How to measure Improvement: Compare performance of mining a known(?) bitcoin with a single processor or an embedded system.
Path Finding
Matt Tambara
- Path Finding - finding efficient paths between two points.
- Size - We definitely use this all the time, it can be especially useful for search and rescue.
- Parallel - It can be extremely parallel if you brute force it and try every path at once.
- Difficulties - Gets really expensive as the size of the maze increases.
- Improvement - Can measure how long it takes to find the best path vs. current methods.
Human Brain
Katie Hauser
- Problem: Simulating human brain activity
- Size: Quite a large undertaking. Can be reduced to portions of the brain responsible for smaller sets of tasks, or can involve isolating specific neurons
- Parallelism: Many things happening simultaneously at multiple levels, e.g. controlling many muscles at once
- Difficulties: Brains are very complicated and much is unknown about them
- Measuring Improvements: can compare how fast various simulators and human brains accomplish the same task.
MMO Game Server
Brent Stapleton
- Problem: Massively Multiplayer Online video games (server side processing)
- Size: Very large. World of Warcraft has ~10 million subscribers, which demands large server farms to serve those players.

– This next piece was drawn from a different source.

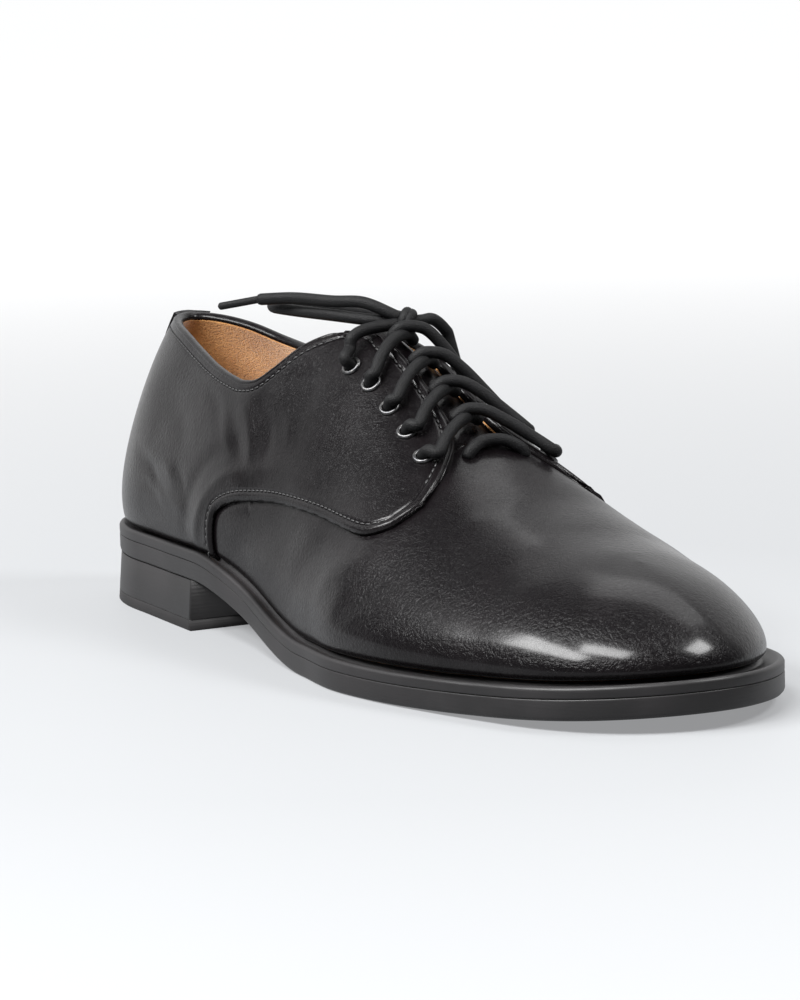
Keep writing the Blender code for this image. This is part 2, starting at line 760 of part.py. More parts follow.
def add_tube(name, route, diameter, look, group, spacing=1.4):
    """A round cord through a route, as a curve with closed ends."""
    points = rounded(route, spacing * diameter)
    curve = bpy.data.curves.new(name, 'CURVE')
    curve.dimensions = '3D'
    curve.bevel_depth = diameter / 2
    curve.bevel_resolution = 2
    curve.use_fill_caps = True
    line = curve.splines.new('POLY')
    line.points.add(len(points) - 1)
    for point, place in zip(line.points, points):
        point.co = (*place, 1.0)
    made = bpy.data.objects.new(name, curve)
    made.data.materials.append(material(name, look))
    group.objects.link(made)
    return made


def as_mesh(made):
    """Swaps a curve object for a mesh of the same shape, with its caps welded on."""
    evaluated = made.evaluated_get(bpy.context.evaluated_depsgraph_get())
    shape = bmesh.new()
    shape.from_mesh(bpy.data.meshes.new_from_object(evaluated))
    bmesh.ops.remove_doubles(shape, verts=shape.verts, dist=1e-6)
    mesh = bpy.data.meshes.new(made.name)
    shape.to_mesh(mesh)
    shape.free()
    mesh.materials.append(made.data.materials[0])
    swapped = bpy.data.objects.new(made.name, mesh)
    for group in made.users_collection:
        group.objects.link(swapped)
    name = made.name
    bpy.data.objects.remove(made, do_unlink=True)
    swapped.name = name
    return swapped


def over_throat(x, away, height):
    """A point over the ridge: away is negative on the lateral side, height is over the last."""
    u = (x - RIDGE_START) / (RIDGE_END - RIDGE_START)
    theta = math.acos(1 - 2 * u)
    theta = np.array([theta if away < 0 else 2 * math.pi - theta])
    steps, _, _, gap = wall_grid(theta)
    t = first_crossing(abs(away) - gap, steps)
    return skin(theta, t, np.array([height]))[0]


def lace_start(number, lateral):
    """Where a strand starts: over the middle of its eyelet, clear of the ring."""
    centre, direction = eyelet_place(number, lateral)
    return centre + direction * (EYELET_HEIGHT + 4 * GAP + LACE / 2)


def strand(number, lateral):
    """Route of the strand from one eyelet over the throat towards the next one up on the other side."""
    start_x, away = eyelet_station(number)
    rise = (EYELET_BOTTOM - EYELET_TOP) / (EYELETS - 1) * STRAND_RISE
    side = -1 if lateral else 1
    route = [lace_start(number, lateral)]
    for share, out, height in STRAND[1:]:
        route.append(over_throat(start_x - rise * share, side * away * out, LACE * height + GAP))
    return route


def make_laces(group, cutters):
    bar = [over_throat(BAR_PLACE, side * BAR_HALF_LENGTH, LACE / 2 + GAP) for side in (-1, -0.4, 0.4, 1)]
    add_tube("lace_bar", bar, LACE, LACE_BLACK, group, 0.8)
    for number in range(1, EYELETS):
        name = f"lace_cross_{EYELETS - number}"
        first = as_mesh(add_tube(name, strand(number, True), LACE, LACE_BLACK, group, 1.0))
        second = as_mesh(add_tube(f"{name}_other", strand(number, False), LACE, LACE_BLACK, cutters, 1.0))
        second.hide_render = True
        second.display_type = 'WIRE'
        join = first.modifiers.new("crossing", 'BOOLEAN')
        join.operation = 'UNION'
        join.solver = 'EXACT'
        join.object = second


def off_knot(point):
    """The place on the way to a point where a strand just clears the knot."""
    way = np.array(point) - np.array(KNOT)
    return np.array(KNOT) + way / np.linalg.norm(way) * (KNOT_RADIUS + 2 * GAP)


def make_bow(group):
    knot = bpy.data.meshes.new("lace_knot")
    shape = bmesh.new()
    bmesh.ops.create_uvsphere(shape, u_segments=12, v_segments=8, radius=KNOT_RADIUS)
    shape.to_mesh(knot)
    shape.free()
    made = bpy.data.objects.new("lace_knot", knot)
    made.location = KNOT
    made.data.materials.append(material("lace_knot", LACE_BLACK))
    group.objects.link(made)
    top_strands = (("lace_top_lateral", LATERAL_TOP, True), ("lace_top_medial", MEDIAL_TOP, False))
    for name, route, lateral in top_strands:
        way = [lace_start(0, lateral), *route, off_knot(route[-1])]
        add_tube(name, way, LACE, LACE_BLACK, group, 1.0)
    add_tube("lace_loop", [off_knot(LOOP[0]), *LOOP, off_knot(LOOP[-1])], LACE, LACE_BLACK, group)
    add_tube("lace_end", [off_knot(FREE_END[0]), *FREE_END], LACE, LACE_BLACK, group)
    turn = np.array(TIP_TURN) / np.linalg.norm(TIP_TURN)
    start = np.array(FREE_END[-1]) + turn * GAP
    tip = [start + turn * TIP_LENGTH * share for share in (0.0, 0.5, 1.0)]
    add_tube("lace_tip", tip, TIP, LACE_BLACK, group, 3.0)


def place_origin(group):
    """Parents every piece to an empty that puts the middle of the plan at the world's origin."""
    bpy.context.view_layer.update()
    solid = [made for made in group.objects if not made.name.startswith("lace_")]
    corners = [made.matrix_world @ Vector(corner) for made in solid for corner in made.bound_box]
    middle = [(max(c[i] for c in corners) + min(c[i] for c in corners)) / 2 for i in (0, 1)]
    holder = bpy.data.objects.new("shoe_origin", None)
    group.objects.link(holder)
    holder.location = (-middle[0], -middle[1], 0.0)
    return holder


def clear_scene():
    for thing in list(bpy.data.objects):
        bpy.data.objects.remove(thing, do_unlink=True)


def main():
    clear_scene()
    shoe = collection("derby_shoe")
    cutters = collection("cutters")
    make_outsole(shoe)
    make_welt(shoe)
    make_insole(shoe)
    make_heel_layer("heel_top_piece", 0.0, HEEL_LIFT, RUBBER, shoe)
    make_heel_layer("heel_stack", HEEL_LIFT + GAP, HEEL_HEIGHT - GAP, SOLE_BLACK, shoe)
    upper = make_upper(shoe)
    make_tongue(shoe)
    make_strap(shoe)
    make_eyelets(shoe, upper, cutters)
    make_laces(shoe, cutters)
    make_bow(shoe)
    holder = place_origin(shoe)
    for made in (*shoe.objects, *cutters.objects):
        if made is not holder:
            made.parent = holder


main()
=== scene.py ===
# %% [markdown]
# # A black plain-toe derby shoe
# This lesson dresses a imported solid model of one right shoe. The solids give the true sizes. Over them
# come finer surfaces for the leather, the seams, the sole's edge and the laces, each worked out from the
# same last. The last is the foot-shaped form that a shoemaker pulls the leather over.

import math

import bmesh
import bpy
import numpy as np
from mathutils import Matrix, Vector


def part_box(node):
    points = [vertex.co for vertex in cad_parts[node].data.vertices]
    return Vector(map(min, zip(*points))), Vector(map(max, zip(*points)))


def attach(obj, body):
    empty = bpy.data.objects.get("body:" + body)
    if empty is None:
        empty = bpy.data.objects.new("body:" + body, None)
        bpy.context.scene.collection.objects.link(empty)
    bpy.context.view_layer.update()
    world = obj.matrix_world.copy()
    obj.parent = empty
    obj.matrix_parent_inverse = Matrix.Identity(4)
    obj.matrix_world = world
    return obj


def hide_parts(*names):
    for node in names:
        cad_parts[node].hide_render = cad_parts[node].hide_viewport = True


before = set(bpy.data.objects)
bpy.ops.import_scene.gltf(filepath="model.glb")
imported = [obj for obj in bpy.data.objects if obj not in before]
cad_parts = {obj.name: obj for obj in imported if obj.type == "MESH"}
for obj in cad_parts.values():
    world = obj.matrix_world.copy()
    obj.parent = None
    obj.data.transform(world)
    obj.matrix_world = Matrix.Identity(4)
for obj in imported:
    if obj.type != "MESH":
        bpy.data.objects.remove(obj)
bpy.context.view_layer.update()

# %% [markdown]
# ## Where things are
# The shoe is drawn from the back of the heel: x runs to the toe, y to the inner side and z up. The solid
# model stands with its middle at the world's origin, so one small step turns drawn places into placed
# ones. The sizes below are the same ones that the solids were made from. OUTER_SWELL is how far the sole
# stands out past the ball's half width on the outer side, as a share of it.

# %% Sizes of the shoe, in metres
SHOE_LENGTH = 0.298
BALL_HALF_WIDTH = 0.0490
OUTER_SWELL = 0.0208
HEEL_HEIGHT = 0.0142
HEEL_LIFT = 0.0030
OUTSOLE = 0.0052
WELT = 0.0030
TOE_SPRING = 0.0044
BREAST = 0.087
BALL_START = 0.169
BALL_END = 0.205
HEEL_FLARE = 0.0008
GAP = 0.0003
WALL = 0.0017
QUARTER = 0.0012
BACK_HEIGHT = 0.0825
INSTEP_HEIGHT = 0.0800
HEEL_LEDGE = 0.0022
SIDE_LEDGE = 0.0032
TOE_LEDGE = 0.0052
BULGE = 0.0030
BULGE_RISE = 0.22
RIDGE_START = 0.036
RIDGE_END = 0.252
THROAT = 0.1825
LOBE_TIP = 0.1975
SEAM_START = 0.1000
TONGUE = 0.0022
TONGUE_HALF_WIDTH = 0.023
TONGUE_TOP = 0.131
TONGUE_ROOT = 0.196
EYELETS = 5
EYELET_OUTER = 0.0029
EYELET_BORE = 0.0018
EYELET_HEIGHT = 0.0008
EYELET_TOP = 0.1435
EYELET_BOTTOM = 0.1845
EYELET_TOP_SETBACK = 0.0150
EYELET_BOTTOM_SETBACK = 0.0185
LACE = 0.0033
TIP = 0.0021
TIP_LENGTH = 0.0125
MM = 0.001

low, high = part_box("outsole")
middle_y = (low.y + high.y) / 2 + OUTER_SWELL * BALL_HALF_WIDTH / 2
ORIGIN = np.array([-low.x, -middle_y, 0.0])
print("the back of the heel lies at x =", round(low.x * 1000, 2), "mm")


def placed(points):
    """Drawn places turned into places in the world: each point less the origin's own place."""
    return np.asarray(points, float) - ORIGIN


# %% [markdown]
# ## The camera
# The photograph was taken from the outer side and a little in front, from just above the floor's level and
# more than a metre off, so the shoe shows little perspective. The spot and the lens are kept, and the
# camera is only turned to put this one shoe in the middle of the picture.

# %% Camera
CAMERA_SPOT = (1.0658, -0.5233, 0.1800)
PHOTO_AZIMUTH = math.radians(58.16)
PHOTO_PITCH = math.radians(2.76)
PHOTO_ROLL = math.radians(-1.44)
LENS = 142.0


def photo_axes():
    """Right, up and back of the photograph's camera: azimuth and pitch turn it, and roll leans it."""
    a, e, r = PHOTO_AZIMUTH, PHOTO_PITCH, PHOTO_ROLL
    back = np.array([math.sin(a) * math.cos(e), -math.cos(a) * math.cos(e), math.sin(e)])
    right = np.array([math.cos(a), math.sin(a), 0.0])
    up = np.cross(back, right)
    return right * math.cos(r) + up * math.sin(r), up * math.cos(r) - right * math.sin(r), back


def aimed_camera(target):
    """The photograph's camera turned towards a target, keeping its own up as nearly as it can."""
    spot = placed(CAMERA_SPOT)
    _, up, _ = photo_axes()
    back = spot - np.array(target)
    back /= np.linalg.norm(back)
    up = up - back * (up @ back)
    up /= np.linalg.norm(up)
    turn = Matrix(np.stack([np.cross(up, back), up, back], 1).tolist())
    eye = bpy.data.cameras.new("camera")
    eye.lens = LENS
    made = bpy.data.objects.new("camera", eye)
    made.matrix_world = Matrix.Translation(Vector(spot)) @ turn.to_4x4()
    bpy.context.scene.collection.objects.link(made)
    bpy.context.scene.camera = made
    return made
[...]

- How parallel? Probably very parallel. Groups of entities (players, objects, etc.) could use their own processor. The upper limit is some proportion of players (like one processor per 10 players, or something), and too many processors could mean that hardware goes unused when there aren't players online.
- Difficulties: Player input is variable, so it may be difficult to decide which entities are managed by which processor. Also, some groups of entities may be more processor intensive than other (it may be difficult to balance the size of groups).
- How to measure improvement: measure server tick rates and client fps.